I will award one complex prize to the first person who solves it.

PS It's hell, although that's possibly an understatement.

Substituting x=k*((tan(z))^2)

makes the integral turn relatively simple...(Thats the clever and obvious substitution)

Plasma_Wolf
Posts: 148
Joined: Mon Aug 22, 2011 8:11 pm UTC

### Re: Post your interesting/challenging/fun integrals

Fluid_Dynamic wrote:Here's one that I stumped my high school class with for a few days:

[imath]\int \frac{1}{x \log x} \,dx[/imath]

Try solving it through integration by parts ( [imath]u = \frac{1}{\log x}, dv = \frac{1}{x} \,dx[/imath] )

I assume that the u has to be a v or the dv has to be an u.

The way I get to the answer:
Spoiler:
$\int \frac{1}{x \log x} \,dx$

Substitue:
[imath]u=\log{x}[/imath] and [imath]du=\frac{1}{x}dx[/imath]

We get:
$\int \frac{1}{u}du$

Integrate here and you get:
[imath]\log{u} +C[/imath]

Don't forget that you used a substitution:
[imath]\log{(\log{x})} +C[/imath]

Yesila
Posts: 221
Joined: Sun Dec 16, 2007 11:38 am UTC

### Re: Post your interesting/challenging/fun integrals

Plasma_Wolf wrote:
Fluid_Dynamic wrote:Here's one that I stumped my high school class with for a few days:

[imath]\int \frac{1}{x \log x} \,dx[/imath]

Try solving it through integration by parts ( [imath]u = \frac{1}{\log x}, dv = \frac{1}{x} \,dx[/imath] )

I assume that the u has to be a v or the dv has to be an u.
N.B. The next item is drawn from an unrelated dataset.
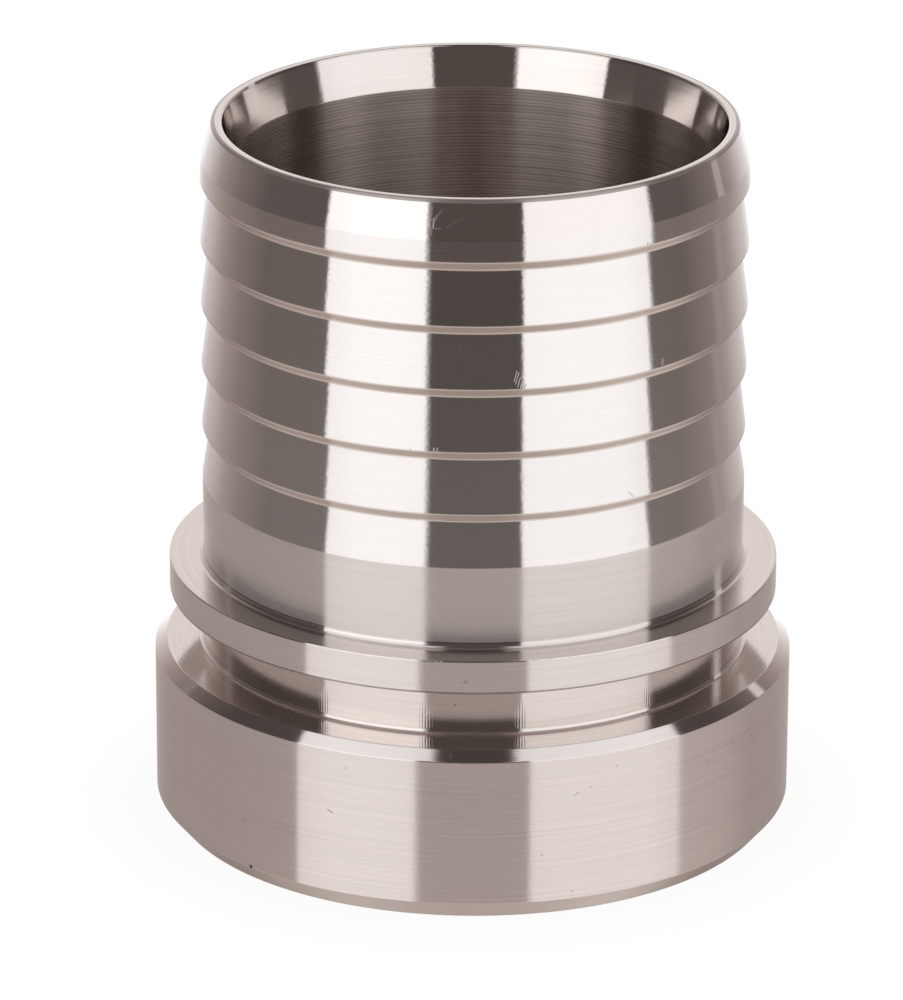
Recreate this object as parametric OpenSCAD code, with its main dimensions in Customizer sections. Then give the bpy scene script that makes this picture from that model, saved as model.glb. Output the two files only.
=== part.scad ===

The way I get to the answer:
Spoiler:
$\int \frac{1}{x \log x} \,dx$

Substitue:
[imath]u=\log{x}[/imath] and [imath]du=\frac{1}{x}dx[/imath]

We get:
$\int \frac{1}{u}du$

Integrate here and you get:
[imath]\log{u} +C[/imath]

Don't forget that you used a substitution:
[imath]\log{(\log{x})} +C[/imath]

I think the point was that even a standard substitution integral such as this can be "fun" by asking for it to be done by a different method.